-- begin --

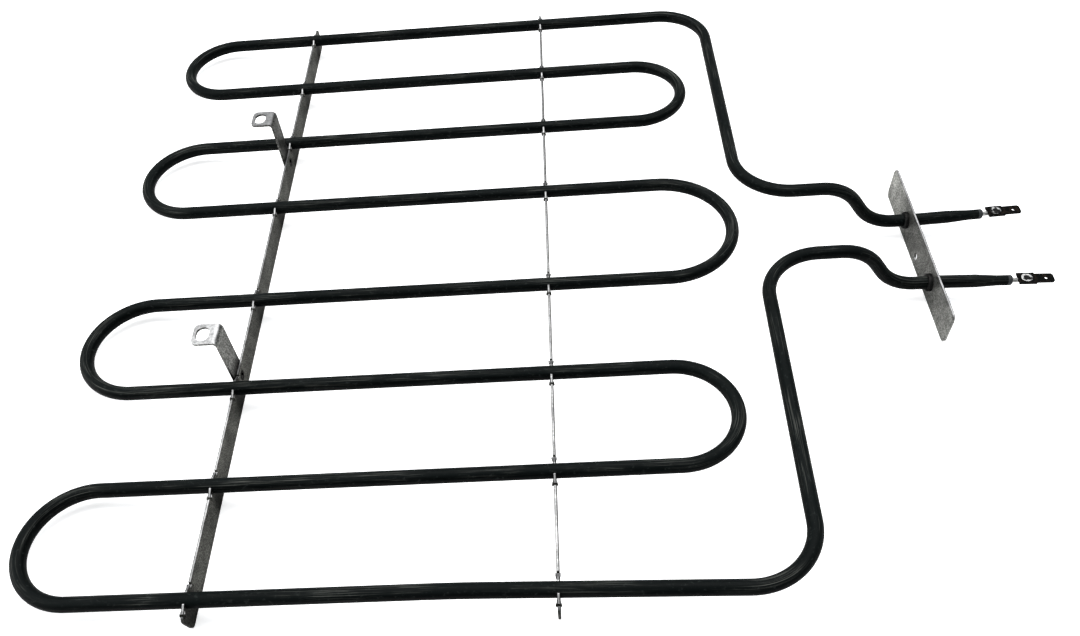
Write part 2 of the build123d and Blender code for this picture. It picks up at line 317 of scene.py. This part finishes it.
def steel(name, side, top=None, warm=0.03, rough=(0.38, 0.55), blotch=90, speckle=0.0, nicks=0.0,
          fades=(), crossings=(), dimples=(), rims=()):
    """Mill-finished steel: mottled and grained, with its own tone where it faces upward.

    side and top are pairs of tones, dark and light, and rough is the roughness of light and
    of dark patches. blotch is the scale of the mottling, speckle how strongly fine spots
    change the tone and nicks how strongly nicks darken upward faces. Each fade is an axis,
    two places on it and the share of the tone at each place. crossings are places on Y
    where it is sooty, dimples are the Y and Z of pressed joints, dark inside, and rims are
    the middles on X of sheets whose upper edges are dark along both arrises."""
    nodes = new_material(name)
    place = nodes.place()
    mottle = nodes.noise(place, blotch, detail=5.0)
    grain = nodes.noise(place, GRAIN_SCALE)
    tone = nodes.blend(mottle, grain, 0.55)
    spread = nodes.ramp(tone, 0.36, 0.66)
    base = nodes.mix(spread, grey(side[0], warm), grey(side[1], warm))
    shares = darkenings(nodes, nodes.split(place), fades, crossings, dimples)
    if shares:
        base = nodes.darken(base, nodes.product(shares))
    if speckle:
        spots = nodes.noise(place, SPOT_SCALE, detail=2.0)
        lightest, darkest = 1 + speckle, 1 - speckle * SPOT_DARKENING
        base = nodes.darken(base, nodes.ramp(spots, 0.36, 0.64, lightest, darkest))
    if top is not None:
        normal = nodes.add("ShaderNodeTexCoord").outputs["Normal"]
        upward = nodes.ramp(nodes.split(normal)["Z"], *UPWARD)
        base = nodes.mix(upward, base, upward_colour(nodes, spread, top, side[0], nicks, rims))
    return nodes.finish(
        base=base,
        metallic=STEEL_METALLIC,
        edge_tint=STEEL_EDGE_TINT,
        roughness=nodes.ramp(tone, 0.3, 0.7, rough[1], rough[0]),
        normal=nodes.bump(nodes.blend(grain, mottle, 0.5), 0.22, 0.0001),
    )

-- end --

** WHAT TO WORK ON **
The required output is the exact run of lines from the beginning of the listing above to the line that contains "it faces upward.", inclusive of both.

** EXERCISE OUTPUT **
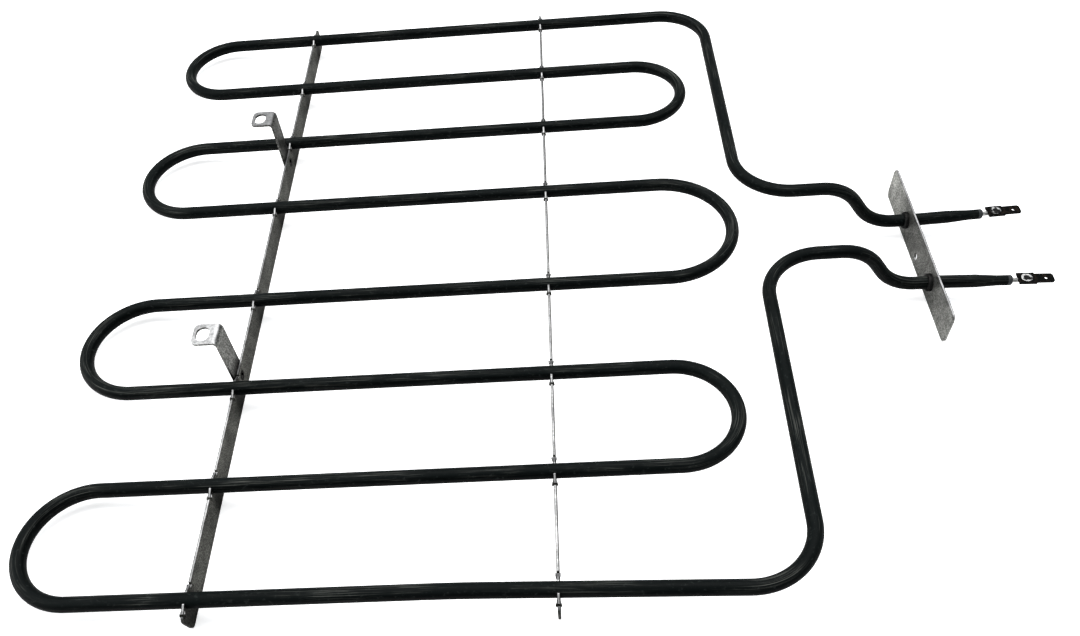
Write part 2 of the build123d and Blender code for this picture. It picks up at line 317 of scene.py. This part finishes it.
def steel(name, side, top=None, warm=0.03, rough=(0.38, 0.55), blotch=90, speckle=0.0, nicks=0.0,
          fades=(), crossings=(), dimples=(), rims=()):
    """Mill-finished steel: mottled and grained, with its own tone where it faces upward.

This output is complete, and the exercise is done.